Baillet, en l’absence de documents certains, a rassemblé tout ce qui pouvait, à cette date de 1623-1625, attirer l’attention d’un voyageur en Italie ; il composa un voyage sur ces données. L’itinéraire était tracé d’avance, nous en avons comme une confirmation anticipée dans le Journal de Montaigne, une quarantaine d’années auparavant, en 1581[2]. A l’aller, la Suisse et le Tyrol ; on passait par Bâle, Inspruck, on suivait dans les Alpes la route si fréquentée déjà qui monte au Brenner, et on descendait par la vallée de l’Adige dans la Vénétie. Une armée française occupait alors en ces parages la Valteline, porte militaire de l’Allemagne sur l’Italie et de l’Italie sur l’Allemagne : Baillet pensa que notre voyageur ne pouvait faire autrement que de s’y arrêter[3]. A Venise, la grande curiosité, après le carnaval, était la fête annuelle des épousailles du doge avec l’Adriatique, et l’anneau d’or lancé en grande pompe dans la mer : Descartes, selon Baillet, ne manqua pas cette cérémonie. Comme elle avait lieu le jour de l’Ascension, il s’y trouva donc le 16 mai 1624[4].

De Venise on se rendait à Lorette, soit par mer, soit par une belle route le long de la côte.
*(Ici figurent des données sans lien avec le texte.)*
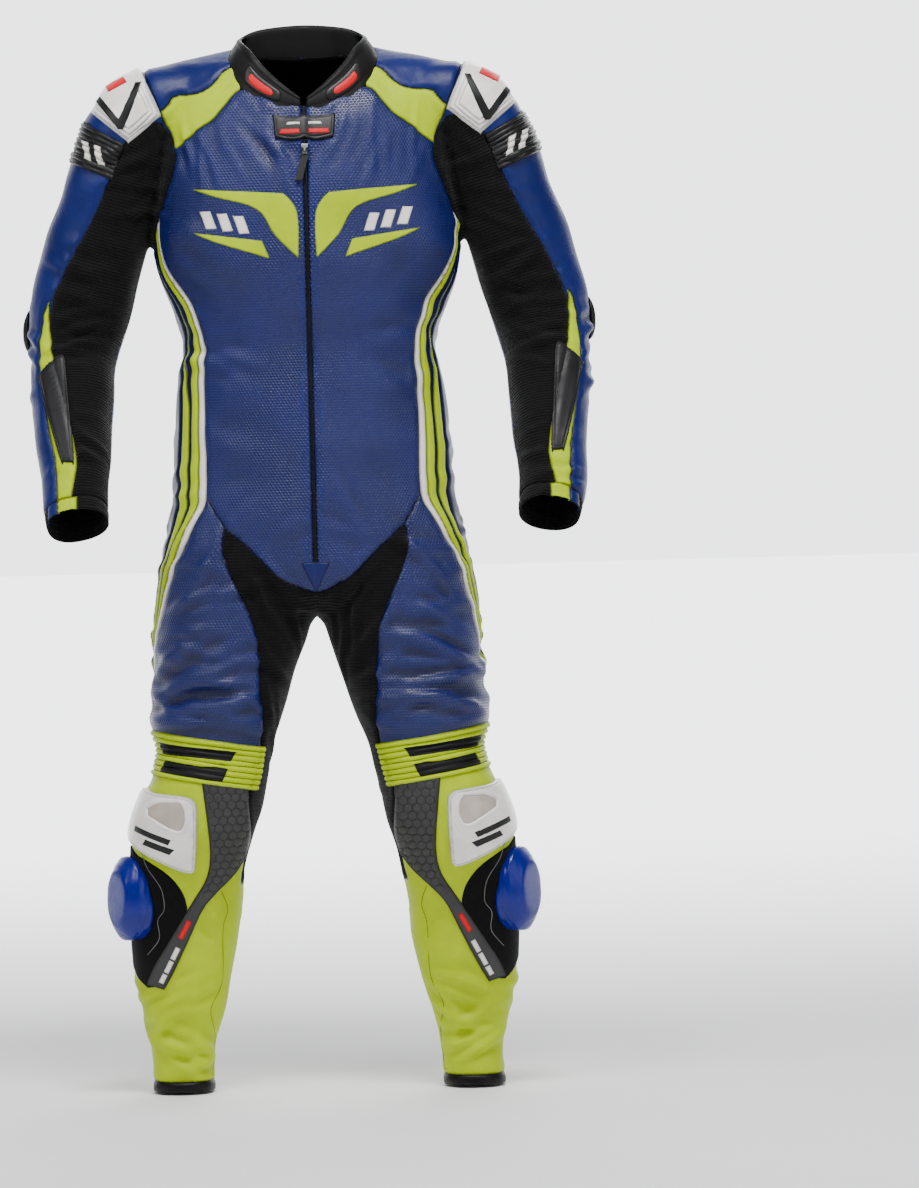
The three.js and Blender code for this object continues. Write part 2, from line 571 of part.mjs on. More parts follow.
// A band of the collar: from and to are shares of its height, inner and outer its two faces,
// and reach the shares of the way round where it starts and ends.
function collarBand({ from, to, inner, outer, reach }) {
  const ordered = [...collarHalf, ...collarHalf.slice(0, -1).reverse().map(acrossMiddle)];
  const bases = new THREE.CatmullRomCurve3(ordered.map((h) => h.base), false, "centripetal");
  const tops = new THREE.CatmullRomCurve3(ordered.map((h) => h.top), false, "centripetal");
  const steps = Math.max(4, Math.round(22 * (reach[1] - reach[0])));
  const points = [];
  const faces = [];
  for (let i = 0; i <= steps; i++) {
    const t = mix(reach[0], reach[1], i / steps);
    const [base, top] = [bases.getPoint(t), tops.getPoint(t)];
    const away = base.clone().sub(neckMiddle).projectOnPlane(neckAxis).normalize();
    for (const share of [from, to])
      for (const out of [inner, outer])
        points.push(base.clone().lerp(top, share).addScaledVector(away, out));
  }
  // corners of each station: 0 low inside, 1 low outside, 2 high inside, 3 high outside
  const quad = (a, b, c, d) => faces.push([a, b, c], [a, c, d]);
  for (let i = 0; i < steps; i++) {
    const [p, q] = [4 * i, 4 * i + 4];
    quad(p, p + 1, q + 1, q);
    quad(p + 1, p + 3, q + 3, q + 1);
    quad(p + 3, p + 2, q + 2, q + 3);
    quad(p + 2, p, q, q + 2);
  }
  quad(0, 2, 3, 1);
  const e = 4 * steps;
  quad(e, e + 1, e + 3, e + 2);
  return closedSolid(points, faces);
}
const collar = collarBand({ from: -0.35, to: 1, inner: -collarWall, outer: 0, reach: [0.004, 0.996] });
addMesh("collar", collar.subtract(formAt(lift)), "black");
const collarPatch = { from: 0.22, to: 0.8, inner: 2 * lift, outer: 2.2 };
addMesh("collar_patch_left", collarBand({ ...collarPatch, reach: [0.07, 0.2] }).subtract(formAt(1)), "plate");
addMesh("collar_patch_right", collarBand({ ...collarPatch, reach: [0.8, 0.93] }).subtract(formAt(1)), "plate");

// Front closure: a moulded tab over the zip's head, the slider, its pull and the patch at the zip's end.
const closure = [
  [-42, 1304], [-14, 1300], [0, 1304], [14, 1300], [42, 1304], [39, 1272], [14, 1268], [0, 1272], [-14, 1268],
  [-39, 1272],
];
addMesh("closure_tab", layer(lift, lift + 4.5).intersect(frontPrism(closure, -far, 0)), "black");
addMesh("zip_patch", layer(lift, lift + 1.4).intersect(frontPrism(zipPatch, -far, 0)), "blueSmooth");

const chestY = (z) => -valueAt(torsoSections, z, "front");
const chestLean = Math.atan2(chestY(pull.pivotZ) - chestY(pull.pivotZ - pull.long), pull.long);
function block(sizeX, sizeY, sizeZ, x, y, z) {
  return new THREE.BoxGeometry(sizeX, sizeY, sizeZ).translate(x, y, z);
}
// Small metal parts are made round the pivot, with -Z down the zip, then leaned to lie on the chest.
const pivot = v3(0, chestY(pull.pivotZ) - 5.2, pull.pivotZ);
const seated = (geometry, lean) => solidOf(geometry.rotateX(-lean).translate(pivot.x, pivot.y, pivot.z));
const onZip = (geometry) => seated(geometry, chestLean);
const bridge = { reach: 3.4, wide: 2.4, thick: 1.3, rise: 2.3 };
const sliderParts = [
  block(9, 2.6, 14, 0, 3.4, 0),
  ...[bridge.reach, -bridge.reach].map((z) => block(bridge.wide, 5.2, 1.6, 0, 0.3, z)),
  block(bridge.wide, bridge.thick, 2 * bridge.reach + 1.6, 0, -bridge.rise, 0),
].map(onZip);
const slider = sliderParts.reduce((all, part) => all.add(part));
addMesh("zip_slider", slider.subtract(formAt(lift)), "metal");

// The pull's bar turns under the slider's bridge, between two cheeks that carry the strap.
const pullLean = chestLean + THREE.MathUtils.degToRad(pull.offChest);
const strapOutline = [
  [-4.6, -9.6], [4.6, -9.6], [pull.wide / 2 - pull.lean, -pull.long], [-pull.wide / 2 - pull.lean, -pull.long],
];
const strapGeometry = new THREE.ExtrudeGeometry(shapeOf(strapOutline), {
  depth: pull.thick,
  bevelEnabled: false,
});
const pullParts = [
  new THREE.CylinderGeometry(pull.barRadius, pull.barRadius, 9.2, 10).rotateZ(Math.PI / 2),
  block(1.8, pull.thick, 12, -3.7, 0, -4.4),
  block(1.8, pull.thick, 12, 3.7, 0, -4.4),
  strapGeometry.rotateX(Math.PI / 2).translate(0, pull.thick / 2, 0),
].map((geometry) => seated(geometry, pullLean));
addMesh("zip_pull", pullParts.reduce((all, part) => all.add(part)), "black");

const suit = new THREE.Group();
suit.position.z = -originHeight;
meshes.forEach((mesh) => suit.add(mesh));
export default suit;
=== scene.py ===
# One-piece leather race suit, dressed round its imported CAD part.
# The skin is one filled form, cut along its seams into sewn panels, and every other piece is laid on it.
# Tables are in millimetres above the ankle hems, seen from the front, for the wearer's left side.
import math

import bmesh
import bpy
import numpy as np
from mathutils import Matrix, Vector
from mathutils.bvhtree import BVHTree
from mathutils.kdtree import KDTree


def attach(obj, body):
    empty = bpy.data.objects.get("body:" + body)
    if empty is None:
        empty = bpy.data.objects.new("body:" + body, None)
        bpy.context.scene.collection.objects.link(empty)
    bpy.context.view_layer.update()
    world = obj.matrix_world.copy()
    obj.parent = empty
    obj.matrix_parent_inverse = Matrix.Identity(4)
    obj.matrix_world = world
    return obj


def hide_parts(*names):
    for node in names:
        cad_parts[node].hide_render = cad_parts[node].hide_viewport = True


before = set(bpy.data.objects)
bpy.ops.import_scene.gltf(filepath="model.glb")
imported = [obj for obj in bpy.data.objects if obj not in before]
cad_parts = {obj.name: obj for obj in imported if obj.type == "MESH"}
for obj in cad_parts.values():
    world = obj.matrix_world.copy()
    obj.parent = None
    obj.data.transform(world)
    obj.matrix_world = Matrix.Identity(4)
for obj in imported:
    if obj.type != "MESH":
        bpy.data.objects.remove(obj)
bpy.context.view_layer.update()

suit = {
    "hemDrop": 1385,  # the hems' distance below the frame's zero
    "roundness": 2.25,  # 2 is an ellipse, more is squarer
    "rowStep": 8, "voxel": 4.0, "wall": 1.8,
}
fieldReach = 25  # fields are measured no further than this from an outline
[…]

Descartes avait fait vœu, plus de quatre ans auparavant, d’aller en pèlerinage à Lorette, et

  1. Contrats du 5 juin et du 8 juillet, par-devant les notaires de Châtellerault. (Tome I, p. 2-3.)
  2. Journal de voyage de Montaigne, publié par Louis Lautrey, Paris, 1906, p. 276, etc.
  3. Baillet, t. I, 118-120.
  4. Idem, p. 120.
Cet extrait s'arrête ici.